Electric shock occurs when a bird simultaneously touches two wires, or the wire and a part of the bracket when landing. Most often, medium-sized, and large species of protected predators such as the peregrine falcon, the golden eagle and the common buzzard are the victims that die on the electric poles. Herons, owls, and storks are also among the species that are in danger.

Storks build their nests on the tops of poles or directly on the wires. The nests tend to get soaked during heavy rains and cause short circuits, which, in turn, ignites the nests and kills the chicks.

UAVs are proving valuable in various Slovak industries going beyond the energy sector

In agriculture, UAVs are currently deployed for targeted field spraying and livestock/animal monitoring.

In addition to optimizing the sowing and irrigation process, technologically more advanced drones use multispectral and thermal cameras to identify water deficiency in plants, chlorophyll levels, and perform soil analysis, including pest detection.

However, Aliter Technologies, the UAV manufacturer, claims that unmanned aerial vehicles could be used on a much larger scale already today. “They’re basically just flying platforms on which anything can be installed,” explains Ákos Haramia, one of the authors of the BDC drone.

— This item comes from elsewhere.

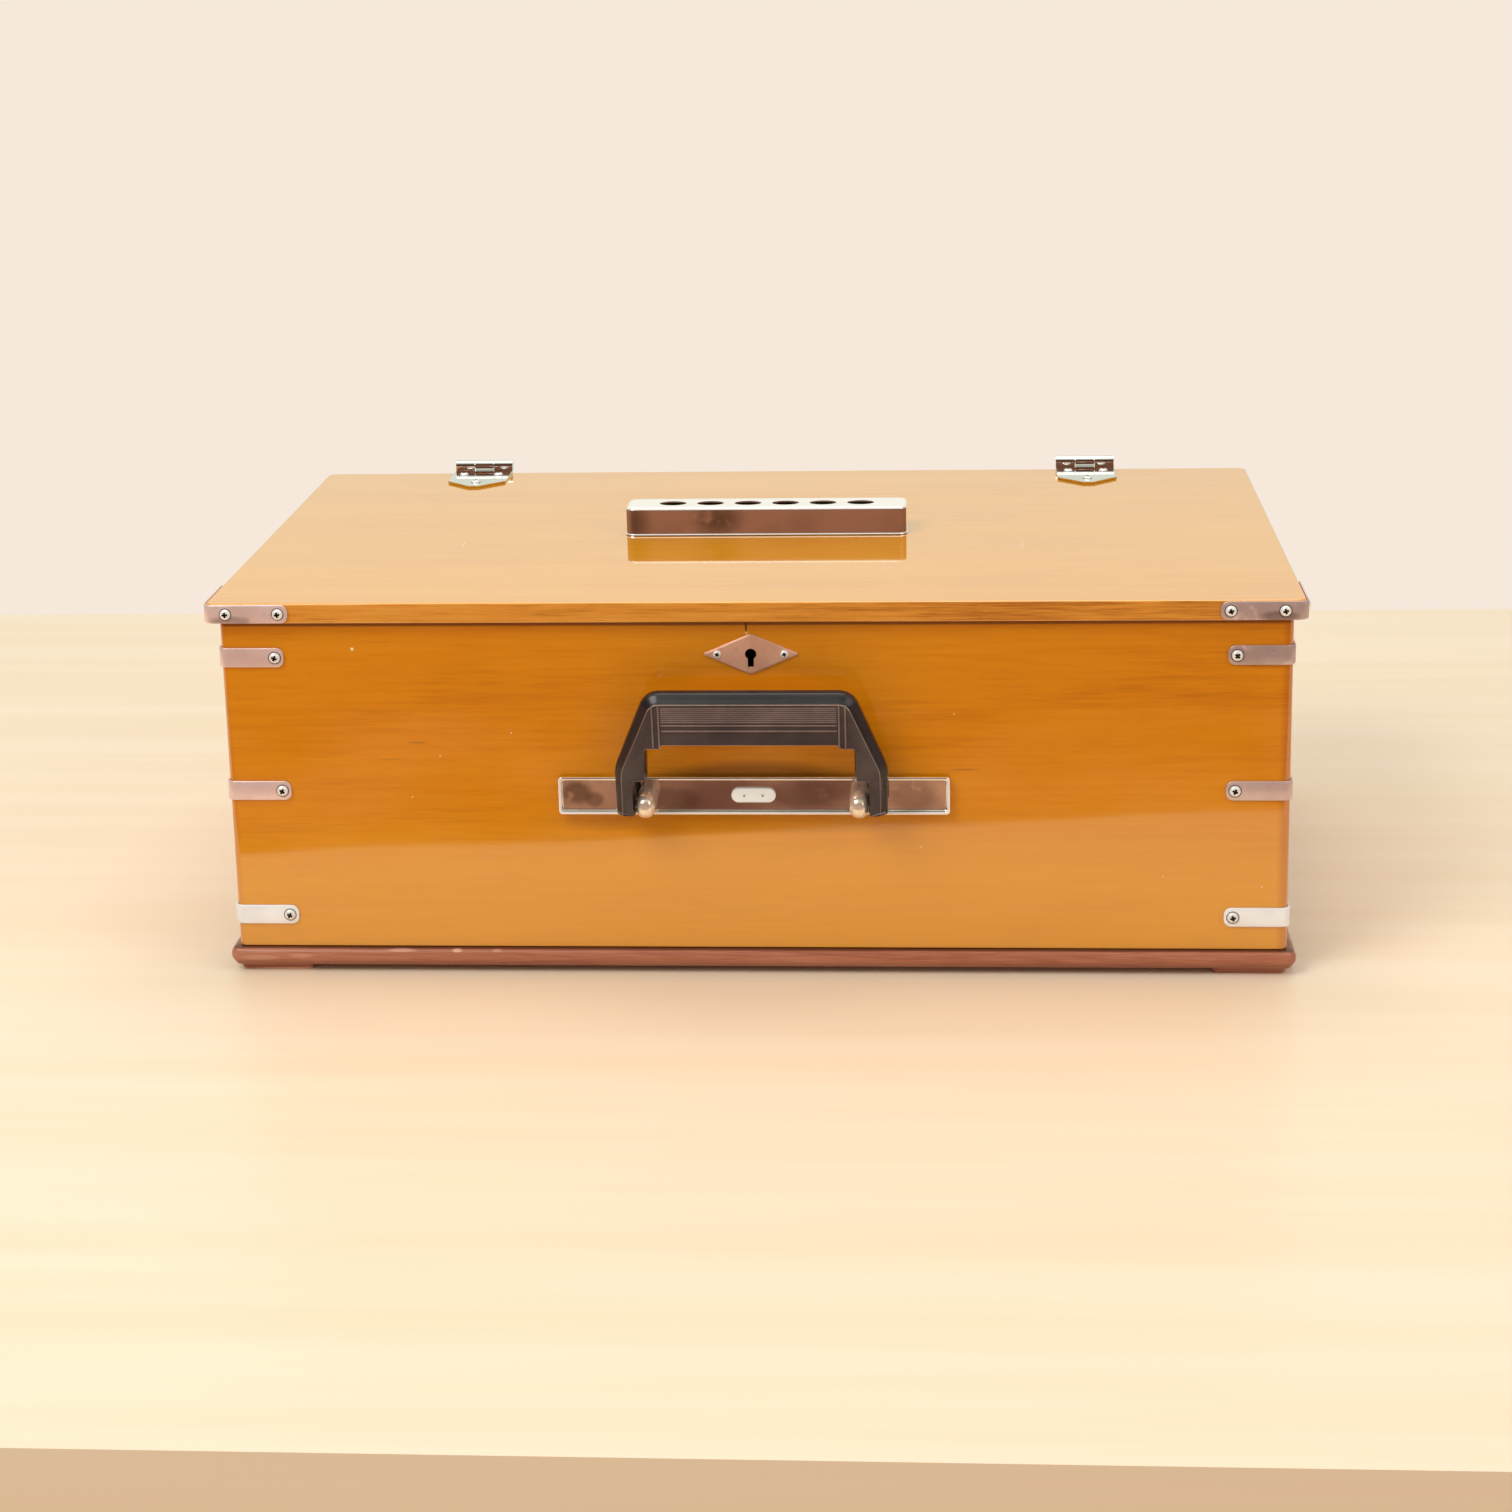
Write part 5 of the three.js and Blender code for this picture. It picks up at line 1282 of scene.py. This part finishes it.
def key_finish(middle, facing):
    """0 for limewood, 1 for a white plate, 2 for a black key."""
    if middle.y > DECK_FRONT + 0.5:
        return 0
    if middle.y > HEAD_BACK + 1.5 and middle.z > WHITE_TOP - BLACK:
        if any(a - 0.05 < middle.x < b + 0.05 for a, b in black_spans):
            return 2
    return middle.z > WHITE_TOP - PLATE


notes = ["c", "c_sharp", "d", "d_sharp", "e", "f", "f_sharp", "g", "g_sharp", "a", "a_sharp", "b"]
for node, body in [("keyboard_frame", "case")] + [("key_" + note, note) for note in notes]:
    worked(
        node, body, "black_key" if "sharp" in node else "white_key",
        key_limewood, key_white, key_black, choose=key_finish, ease=0.45, steps=3, angle=40,
    )
print(len(black_spans), "black keys found by rule")

# %% [markdown]
# Keyboard surround, deck and stops
#
# A slip in front of the keys, a cheek at each end, and a deck behind them close the
# action in. The deck has six slots over the reeds, and a rail that carries the four
# stop knobs.

# %% Keyboard surround
worked("key_slip", "case", "case_wood", veneer_long, ease=0.8, steps=3)
for side in ("left", "right"):
    worked(f"cheek_{side}", "case", "case_wood", veneer_deep, ease=1.0, steps=3)
worked("deck_panel", "case", "case_wood", veneer_long, ease=0.5)

# %% Stop knobs
STOP_LENGTH, ROD_FROM, DISC = 60.2, 12.4, 0.3
stop_profile = [(1.5, 0.0), (1.5, 48.0), (3.0, 48.0), (3.1, 49.2), (2.7, 50.0), (2.7, 50.8)]
stop_profile += [(3.9, 53.0), (4.0, 54.0), (4.0, 58.6), (3.7, 59.5), (3.0, 60.0)]
stop_profile += [(1.8, STOP_LENGTH)]
for number in (1, 2, 3, 4):
    node = f"stop_knob_{number}"
    low, high = box_mm(node)
    scale = (high.y - low.y) / STOP_LENGTH
    shape = turned([(radius, along * scale) for radius, along in stop_profile], 28)
    place = facing_front((low.x + high.x) / 2, high.y, (low.z + high.z) / 2)
    knob = made_of(node + "_turned", *shape, stop_black, crease=40, place=place)

    def stop_finish(middle, facing):
        """1 for the steel rod, 2 for the pale disc on the knob's face."""
        if middle.y > low.y + ROD_FROM:
            return 1
        return 2 if facing.y < -0.9 and middle.y < low.y + DISC else 0

    face_finishes(knob, [stop_black, screw_steel, key_white], stop_finish)
    settled(knob, f"stop_{number}", "black_plastic", node)

# %% [markdown]
# The wind side
#
# The bellows board closes the back of the case. It is veneered outside, has six intake holes
# with a leather flap behind them, and swings on a long brass hinge along its foot. A turn
# catch holds it shut.

# %% Bellows board and its fittings
worked("bellows_board", "bellows", "case_wood", veneer_long, ease=0.5)
worked("intake_flap", "bellows", "flap_leather", flap_leather, ease=0.3)
worked("bellows_hinge_fixed", "case", "brass", brass, ease=0.15, crease=40)
worked("bellows_hinge_moving", "bellows", "brass", brass, ease=0.15, crease=40)
worked("bellows_catch", "catch", "brass", brass, ease=0.25, crease=40)
worked("bellows_frame", "case", "inner_wood", sanded_board)
SCREW_PITCH, STAGGER = 62.0, 6.0
_, leaf_high = box_mm("bellows_hinge_moving")
bellows_screws = []
for n in range(-4, 5):
    x = n * SCREW_PITCH + (STAGGER if n % 2 else -STAGGER)
    bellows_screws.append(((x, lid_high.y + 1.3, leaf_high.z - 6.5), (0, 1, 0), 5.0))

# %% [markdown]
# Bellows folds
#
# Between the board and the inner frame lie five folds of card and cloth. They could be folded
# by a simulation, but a bellows is stiff card that follows a rule: its outline draws in and
# swells again from fold to fold. Rings of a rounded rectangle do that.
# Their upper edge falls towards the board, so that the catch can hang over the open folds.

# %% Pleats
ROWS_PER_FOLD, FOLD_DEPTH, FOLD_WALL = 8, 6.0, 1.8


def pleated(name, node, axis, folds, slope=0.0):
    """Pleats round a rectangle that fills the node's box. axis is where the folds stack. slope
    is how far the upper edge falls, in millimetres, from the near end to the middle fold."""
    low, high = box_mm(node)
    across, up = [a for a in (0, 1, 2) if a != axis]
    half, middle = (high - low) / 2, (high + low) / 2
    outside = []
    for i in range(folds * ROWS_PER_FOLD + 1):
        swell = 1 - abs(2 * (i / ROWS_PER_FOLD % 1.0) - 1)
        share = i / (folds * ROWS_PER_FOLD)
        outside.append((FOLD_DEPTH * (1 - swell**0.85), share))
    rows = outside + [(inset + FOLD_WALL, share) for inset, share in reversed(outside)]

    outline = []
    rounded = rounded_outline(half[across], half[up], 3.0, steps=3)
    for (u0, v0), (u1, v1) in zip(rounded, rounded[1:] + rounded[:1]):
        pieces = max(1, int(math.hypot(u1 - u0, v1 - v0) / 30))
        steps = [k / pieces for k in range(pieces)]
        outline += [(u0 + (u1 - u0) * step, v0 + (v1 - v0) * step) for step in steps]
    rings = []
    for inset, share in rows:
        fall = slope * min(1.0, 2 * share)
        ring = []
        for u, v in outline:
            place = [0.0, 0.0, 0.0]
            place[across] = middle[across] + u * (half[across] - inset) / half[across]
            place[up] = middle[up] + v * (half[up] - inset) / half[up]
            place[up] -= fall * (v / half[up] + 1) / 2
            place[axis] = low[axis] + (high[axis] - low[axis]) * share
            ring.append(tuple(place))
        rings.append(ring)
    return made_of(name, *between(rings + rings[:1]), bellows_cloth, crease=40)


# %% Both sets of folds
folds = pleated("bellows_pleats", "bellows_folds", 1, 5, slope=22.0)
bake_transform(folds)
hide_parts("bellows_folds")
print("bellows_pleats:", len(folds.data.polygons), "faces, bends from case to bellows")

chest_folds = pleated("reservoir_pleats", "reservoir_folds", 2, 3)
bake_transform(chest_folds)
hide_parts("reservoir_folds")
print("reservoir_pleats:", len(chest_folds.data.polygons), "faces")

# %% [markdown]
# Hidden inner pieces
#
# The reed board, the wind chest, the reservoir's board and its spring lie under the deck, where
# nobody sees them on a closed case. The boards' solids are kept as they are and only get the
# finish of sanded wood. The spring's foot stays on the bottom board while its top sinks with the
# reservoir; a worked copy of it stands in its place.

# %% Hidden boards and the spring
for node in ("reed_board", "wind_chest", "reservoir_board"):
    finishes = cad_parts[node].data.materials
    for i in range(len(finishes)):
        finishes[i] = sanded_board
    print(node, "keeps its solid, in", sanded_board.name)
spring = worked_copy("reservoir_spring", spring_steel, ease=0.01, angle=179)
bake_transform(spring)
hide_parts("reservoir_spring")

# %% Setting the screws
screw_row("case_screws", case_screws, screw_steel, "case", "satin_steel", 3)
screw_row("lid_screws", lid_screws, screw_steel, "lid", "satin_steel", 5)
screw_row("bellows_screws", bellows_screws, brass, "bellows", "brass", 7)

# %% [markdown]
# Table, wall and light
#
# The case stands on a pale table in front of a cream wall. The table's near and far edges are
# where the picture has them, because the lacquer mirrors them: the lower part of the front
# shows the table, and the part above it shows the darker room behind the camera. That room is
# only in the world's reflections. The light itself is plain: one large soft lamp above and to
# the left, a weaker one to the right, one overhead, and an even ambient level.

# %% Table
NEAR, FAR, HALF_WIDTH, THICKNESS = -0.665, 0.634, 4.0, 0.045  # metres
MIRRORED_FROM, MIRRORED_TO = -0.374, -0.388  # where the lacquer's picture of the table ends

paint = Finish("pale_table", IOR=1.45, Roughness=0.34)
streaks = paint.noise(1.0, paint.stretched((1.2, 26.0, 26.0)), detail=3.0)
pale = paint.mix(paint.step(streaks, 0.3, 0.7), rgb(246, 226, 196), rgb(250, 232, 206))
light = paint.node("ShaderNodeLightPath", output="Is Glossy Ray")
across, ahead, _ = paint.axes(paint.spot)
ripple = 0.13 * across + 0.03 * paint.noise(5.0, detail=1.0)
# For reflected rays only, the table beyond MIRRORED_FROM is painted dark brown: a painted
# reflection of the darker room.
unlit = light * paint.step(ahead + ripple, MIRRORED_FROM, MIRRORED_TO)
blots = paint.step(paint.noise(9.0, paint.stretched((1.0, 0.6, 1.0))), 0.3, 0.7)
shade = paint.mix(blots, rgb(98, 58, 44), rgb(186, 136, 104))
paint.feed("Base Color", paint.mix(unlit, pale, shade))
edge = Finish("table_edge", Roughness=0.5)
edge_streaks = edge.noise(1.0, edge.stretched((1.5, 60.0, 60.0)), detail=3.0)
edge.feed("Base Color", edge.mix(edge_streaks, rgb(252, 214, 172), rgb(255, 226, 190)))
around = ((-HALF_WIDTH, NEAR), (HALF_WIDTH, NEAR), (HALF_WIDTH, FAR), (-HALF_WIDTH, FAR))
corners = [(x, y, z) for z in (-THICKNESS, 0.0) for x, y in around]
faces = [(3, 2, 1, 0), (4, 5, 6, 7), (0, 1, 5, 4), (1, 2, 6, 5), (2, 3, 7, 6), (3, 0, 4, 7)]
mesh = bare_mesh("table_top", corners, faces, unit=1)
mesh.materials.append(paint.done())
mesh.materials.append(edge.done())
mesh.polygons[2].material_index = 1
in_scene("table_top", mesh)

# %% World
world = bpy.data.worlds.new("room")
bpy.context.scene.world = world
world.use_nodes = True
room = Tree(world.node_tree)
room.made.nodes.clear()
_, forward, upward = room.axes(room.node("ShaderNodeTexCoord", output="Generated"))
behind = room.step(forward, 0.80, 0.40) * room.step(upward, 0.92, 0.60)
dim = room.mix(room.step(upward, 0.10, 0.34), rgb(136, 92, 68), rgb(72, 46, 34))
mirrored_room = room.mix(behind, rgb(216, 223, 209), dim)
camera_ray, glossy_ray, clear_ray = (
    room.node("ShaderNodeLightPath", output=f"Is {kind} Ray")
    for kind in ("Camera", "Glossy", "Transmission")
)
seen, reflected, ambient = (
    room.node("ShaderNodeBackground", inputs={"Color": colour, "Strength": strength})
    for colour, strength in (
        (rgb(246, 233, 220), 1.0), (mirrored_room, 1.0), ((1.0, 0.95, 0.88, 1.0), 0.55)
    )
)
whole = ambient
for ray, view in ((glossy_ray, reflected), (clear_ray, seen), (camera_ray, seen)):
    whole = room.node("ShaderNodeMixShader", inputs={0: ray, 1: whole, 2: view})
room.node("ShaderNodeOutputWorld", inputs={"Surface": whole})
print("room:", len(room.made.nodes), "nodes")

# %% Lamps
for name, place, size, watts in (
    ("key_lamp", (-1.5, -1.6, 2.4), 1.6, 42),
    ("fill_lamp", (2.0, -1.3, 1.6), 1.6, 12),
    ("top_lamp", (0.1, 0.6, 2.6), 1.8, 20),
):
    data = bpy.data.lights.new(name, "AREA")
    data.shape, data.size, data.energy, data.color = "DISK", size, watts, (1.0, 0.97, 0.93)
    lamp = in_scene(name, data, place)
    aim = Vector((0, 0, 0.1)) - Vector(place)
    lamp.rotation_euler = aim.to_track_quat("-Z", "Y").to_euler()
    print(name, watts, "watts")

# %% [markdown]
# Picture settings
#
# The Standard view shows colours as they are written.

# %% Finish
bpy.context.scene.view_settings.view_transform = "Standard"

For example, in Bratislava, UAVs are also used to locate and spray mosquito hatcheries or monitor sewers. However, the extensive use of drones in multiple sectors is hindered by the legislation that is lagging behind and is not yet adapted to this situation.

According to a survey conducted by Marketsandmarkets, the global agricultural drone market was worth €4.5 billion in 2023. It is expected that with the current annual growth rate of 31.5%, the market value is likely to reach €17.9 billion within 5 years.

However, national legislation and the development of autonomous systems could significantly accelerate this growth, not only in the agricultural sector.

Slovak tech experts from Aliter Technologies have demonstrated that UAVs have a wide range of applications outside the movie or defense industry – and in combination with the right technology, they can generate considerable savings in both the public and private sectors.